In the second story, a seventeen-year-old man takes a room in a rooming house in which two other young men, before him, had lived for a time. The landlady seems a bit scatterbrained. She has trouble remembering the names of her former tenants and asks her current renter to sign her guestbook, so she can look up his name if she should happen to forget it. Then, despite his having declined her offer to serve him a snack, she insists that he have a cup of tea and “a ginger biscuit” before he retires for the night.
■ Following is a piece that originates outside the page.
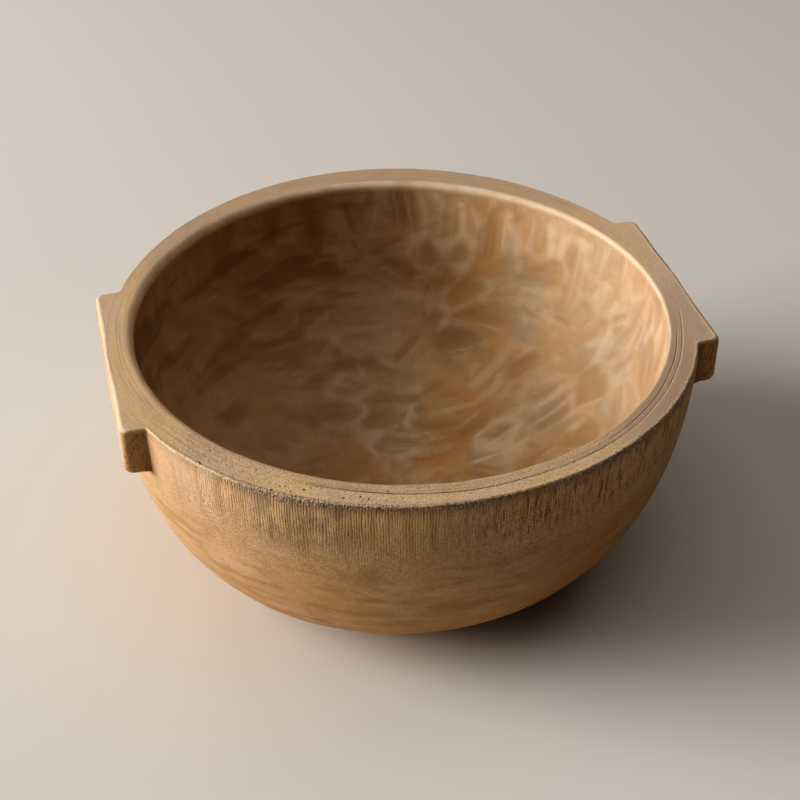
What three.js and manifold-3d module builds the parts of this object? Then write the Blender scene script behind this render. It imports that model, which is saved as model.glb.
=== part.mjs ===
// A bowl carved from one billet of wood, with a flat lug left standing on each side of its rim.
// Millimetres, +Z up. The origin is the centre of the flat base, on the surface the bowl rests on.
// The lugs lie on the X axis, and the rim, the lugs, the wall and the base are one continuous piece.

import Module from 'manifold-3d';
import * as THREE from 'three';
import { mergeVertices } from 'three/addons/utils/BufferGeometryUtils.js';

const wasm = await Module();
wasm.setup();

// Driving dimensions
const HEIGHT = 135;
const RIM_RADIUS = 149.5; // mean outer radius at the rim
const RIM_LOBE = 1.3; // the hand-cut outline swells and dips by this much, three times round
const BASE_RADIUS = 57; // flat the bowl stands on
const MOUTH_RADIUS = 133.5; // mean inner radius at the rim
const MOUTH_OVAL = 1.8; // the mouth is longer on one diagonal and shorter across it by this much
const MOUTH_OVAL_ANGLE = -0.48; // where the mouth is longest, in radians from +X
const FLOOR_THICKNESS = 18;

const RIM_ROUND = 1.5; // worn outer edge of the rim
const LIP_ROUND = 3; // rounded inner edge of the rim

const LUG_REACH = 150; // from the axis to a lug's flat outer face
const LUG_LENGTH = 118;
const LUG_HEIGHT = 26.5;
const LUG_OFFSET = -4; // the lugs sit this far off the X axis, along Y
const LUG_CORNER = 4; // rounding of a lug's two outer corners
const LUG_FILLET = 5; // hollow corner where a lug's end runs into the wall
const LUG_BEVEL = 1.2;
const LUG_ROOT = 125; // a lug's block starts here, inside the wall

// How full the two curved profiles are: 2 and 2 would be a plain ellipse
const WALL_FULLNESS = { across: 2.63, down: 2.16 };
const HOLLOW_FULLNESS = { across: 3, down: 2.3 };

const TURN_STEPS = 80;
const WALL_STEPS = 12;
const ROUND_STEPS = 4;
const QUARTER_TURN = Math.PI / 2;

// The lobes reach out RIM_LOBE further at +Y than at -Y, so the body is set back to centre its outline.
const BODY_OFFSET = -RIM_LOBE;

// Points of a superellipse quarter, from its widest point down to where it lies flat.
function bowlCurve(centreRadius, radius, topZ, depth, fullness) {
  const points = [];
  for (let step = 0; step <= WALL_STEPS; step += 1) {
    const t = (QUARTER_TURN * step) / WALL_STEPS;
    const across = step === WALL_STEPS ? 0 : Math.cos(t) ** (2 / fullness.across);
    const down = Math.sin(t) ** (2 / fullness.down);
    points.push(new THREE.Vector2(centreRadius + (radius - centreRadius) * across, topZ - depth * down));
  }
  return points;
}

// Points of a quarter circle from one angle to the other.
function quarterRound(centreX, centreY, radius, fromAngle, toAngle) {
  const arc = new THREE.EllipseCurve(centreX, centreY, radius, radius, fromAngle, toAngle, toAngle < fromAngle);
  return arc.getPoints(ROUND_STEPS);
}

// Turns a profile about Z, then pushes each vertex in or out to follow the hand-cut outline.
function turned(profile, outline) {
  const geometry = new THREE.LatheGeometry(profile, TURN_STEPS);
  geometry.rotateX(QUARTER_TURN);
  const position = geometry.attributes.position;
  for (let i = 0; i < position.count; i += 1) {
    const x = position.getX(i);
    const y = position.getY(i);
    const stretch = outline(Math.atan2(y, x));
    position.setXY(i, x * stretch, y * stretch);
  }
  geometry.translate(0, BODY_OFFSET, 0);
  return geometry;
}

function wallOutline(angle) {
  return 1 - (RIM_LOBE / RIM_RADIUS) * Math.sin(3 * angle);
}

function mouthOutline(angle) {
  return 1 + (MOUTH_OVAL / MOUTH_RADIUS) * Math.cos(2 * (angle - MOUTH_OVAL_ANGLE));
}

// The outside of the bowl as a solid: flat base, curved wall, worn edge, flat rim.
function bodyGeometry() {
  const shoulder = HEIGHT - RIM_ROUND;
  const wall = bowlCurve(BASE_RADIUS, RIM_RADIUS, shoulder, shoulder, WALL_FULLNESS).reverse();
  const edge = quarterRound(RIM_RADIUS - RIM_ROUND, shoulder, RIM_ROUND, 0, QUARTER_TURN).slice(1);
  const profile = [new THREE.Vector2(0, 0), ...wall, ...edge, new THREE.Vector2(0, HEIGHT)];
  return turned(profile, wallOutline);
}

// The inside of the bowl as a solid to cut away, flared at the top by the rounded lip.
function hollowGeometry() {
  const lipZ = HEIGHT - LIP_ROUND;
  const clearZ = HEIGHT + LIP_ROUND;
  const wall = bowlCurve(0, MOUTH_RADIUS, lipZ, lipZ - FLOOR_THICKNESS, HOLLOW_FULLNESS).reverse();
  const lip = quarterRound(MOUTH_RADIUS + LIP_ROUND, lipZ, LIP_ROUND, Math.PI, QUARTER_TURN).slice(1);
  const above = [new THREE.Vector2(MOUTH_RADIUS + LIP_ROUND, clearZ), new THREE.Vector2(0, clearZ)];
  return turned([...wall, ...lip, ...above], mouthOutline);
}

// One lug, on the +X side: a flat-faced block with rounded outer corners and hollow inner ones.
function lugGeometry() {
  const half = LUG_LENGTH / 2;
  const wallX = Math.sqrt(RIM_RADIUS ** 2 - (half + LUG_FILLET) ** 2);
  const filletX = wallX + LUG_FILLET;
  const outline = new THREE.Shape();
  outline.moveTo(LUG_ROOT, -half - LUG_FILLET);
  outline.lineTo(wallX, -half - LUG_FILLET);
  outline.absarc(filletX, -half - LUG_FILLET, LUG_FILLET, Math.PI, QUARTER_TURN, true);
  outline.lineTo(LUG_REACH - LUG_CORNER, -half);
  outline.absarc(LUG_REACH - LUG_CORNER, -half + LUG_CORNER, LUG_CORNER, -QUARTER_TURN, 0, false);
  outline.lineTo(LUG_REACH, half - LUG_CORNER);
  outline.absarc(LUG_REACH - LUG_CORNER, half - LUG_CORNER, LUG_CORNER, 0, QUARTER_TURN, false);
  outline.lineTo(filletX, half);
  outline.absarc(filletX, half + LUG_FILLET, LUG_FILLET, -QUARTER_TURN, -Math.PI, true);
  outline.lineTo(LUG_ROOT, half + LUG_FILLET);
  outline.closePath();

  const geometry = new THREE.ExtrudeGeometry(outline, {
    depth: LUG_HEIGHT - 2 * LUG_BEVEL,
    curveSegments: ROUND_STEPS,
    bevelSize: LUG_BEVEL,
    bevelOffset: -LUG_BEVEL,
    bevelThickness: LUG_BEVEL,
    bevelSegments: 2,
  });
  geometry.translate(0, 0, HEIGHT - LUG_HEIGHT + LUG_BEVEL);
  return geometry;
}

// A closed geometry as a solid that can be joined and cut.
function solid(geometry) {
  const bare = geometry.clone();
  bare.deleteAttribute('normal');
  bare.deleteAttribute('uv');
  const merged = mergeVertices(bare);
  const index = Array.from(merged.index.array);
  const triangles = [];
  for (let i = 0; i < index.length; i += 3) {
    const [a, b, c] = index.slice(i, i + 3);
    if (a !== b && b !== c && c !== a) triangles.push(a, b, c);
  }
  return new wasm.Manifold(
    new wasm.Mesh({
      numProp: 3,
      vertProperties: merged.attributes.position.array,
      triVerts: Uint32Array.from(triangles),
    }),
  );
}

function geometryOf(manifold) {
  const mesh = manifold.getMesh();
  const geometry = new THREE.BufferGeometry();
  geometry.setAttribute('position', new THREE.BufferAttribute(mesh.vertProperties, 3));
  geometry.setIndex(new THREE.BufferAttribute(mesh.triVerts, 1));
  geometry.computeVertexNormals();
  return geometry;
}

// The two lugs are the same block, the second one turned half way round.
function carvedBowl() {
  const lug = lugGeometry();
  const rightLug = solid(lug.clone().translate(0, LUG_OFFSET, 0));
  const leftLug = solid(lug.clone().rotateZ(Math.PI).translate(0, LUG_OFFSET, 0));
  const carved = solid(bodyGeometry()).add(rightLug).add(leftLug).subtract(solid(hollowGeometry()));
  const wood = new THREE.MeshStandardMaterial({ color: 0x9a6f45, roughness: 0.75, metalness: 0 });
  const mesh = new THREE.Mesh(geometryOf(carved), wood);
  mesh.name = 'carved_bowl';
  return mesh;
}

const bowl = new THREE.Group();
bowl.add(carvedBowl());

export default bowl;
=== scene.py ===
# The looks of a bowl carved from one billet of wood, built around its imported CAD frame.
# Metres, +Z up, in the frame of the CAD part: the origin is the centre of the base, the lugs lie on X,
# and the front is -Y. The grain of the billet runs along Y.

import math

import bpy
import numpy as np
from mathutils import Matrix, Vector


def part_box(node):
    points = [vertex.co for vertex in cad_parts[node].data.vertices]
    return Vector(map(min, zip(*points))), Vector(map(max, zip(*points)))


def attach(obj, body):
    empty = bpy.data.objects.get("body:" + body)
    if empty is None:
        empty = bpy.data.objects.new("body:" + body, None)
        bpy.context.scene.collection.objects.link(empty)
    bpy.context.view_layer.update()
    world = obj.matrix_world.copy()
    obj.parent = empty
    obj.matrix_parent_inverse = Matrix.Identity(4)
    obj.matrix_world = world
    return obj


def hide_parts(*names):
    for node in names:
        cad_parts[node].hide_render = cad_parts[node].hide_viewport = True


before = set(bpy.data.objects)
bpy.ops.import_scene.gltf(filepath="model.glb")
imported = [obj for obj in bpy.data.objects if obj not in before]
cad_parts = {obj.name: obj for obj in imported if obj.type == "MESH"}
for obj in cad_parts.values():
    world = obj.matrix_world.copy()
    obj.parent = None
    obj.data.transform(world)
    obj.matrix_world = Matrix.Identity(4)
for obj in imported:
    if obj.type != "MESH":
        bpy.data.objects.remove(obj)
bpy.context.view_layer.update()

NODE = "carved_bowl"
MM = 0.001
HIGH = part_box(NODE)[1]
HEIGHT = HIGH.z
LUG_REACH = HIGH.x
RIM_RADIUS = HIGH.y

# The form, as the CAD part has it
RIM_LOBE = 1.3 * MM
BASE_RADIUS = 57 * MM
MOUTH_RADIUS = 133.5 * MM
MOUTH_OVAL = 1.8 * MM
MOUTH_OVAL_ANGLE = -0.48
FLOOR_THICKNESS = 18 * MM
LUG_HALF_LENGTH = 59 * MM
LUG_HEIGHT = 26.5 * MM
LUG_OFFSET = -4 * MM
WALL_ACROSS, WALL_DOWN = 2.63, 2.16
HOLLOW_ACROSS, HOLLOW_DOWN = 3.0, 2.3
CENTRE_Y = -RIM_LOBE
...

Her mention of the previous tenants arouses the young man’s curiosity, for he seems to remember having seen their names, linked in a newspaper account of the disappearance of two young men in the vicinity of his landlady’s rooming house. A few clues alert the reader to the possibility that the landlady is not as innocent and harmless as she seems and is, in fact, likely to be extremely dangerous and, rather than merely scatterbrained, insane: she stuffs parrots and other animals; the last names to have been entered in her guestbook are three years old, and it was three years ago that the young men who’d been traveling through the area were reported missing; and, even though she is confused about her former tenants’ names and speaks of them in the past tense, she tells her latest renter that neither of the young men have left her house. On the contrary, she insists, “They’re on the third floor, both of them together”--together, the reader is led to believe, and dead. Moreover, like the parrot, they have probably been stuffed. The current tenant himself seems likely to meet the same fate.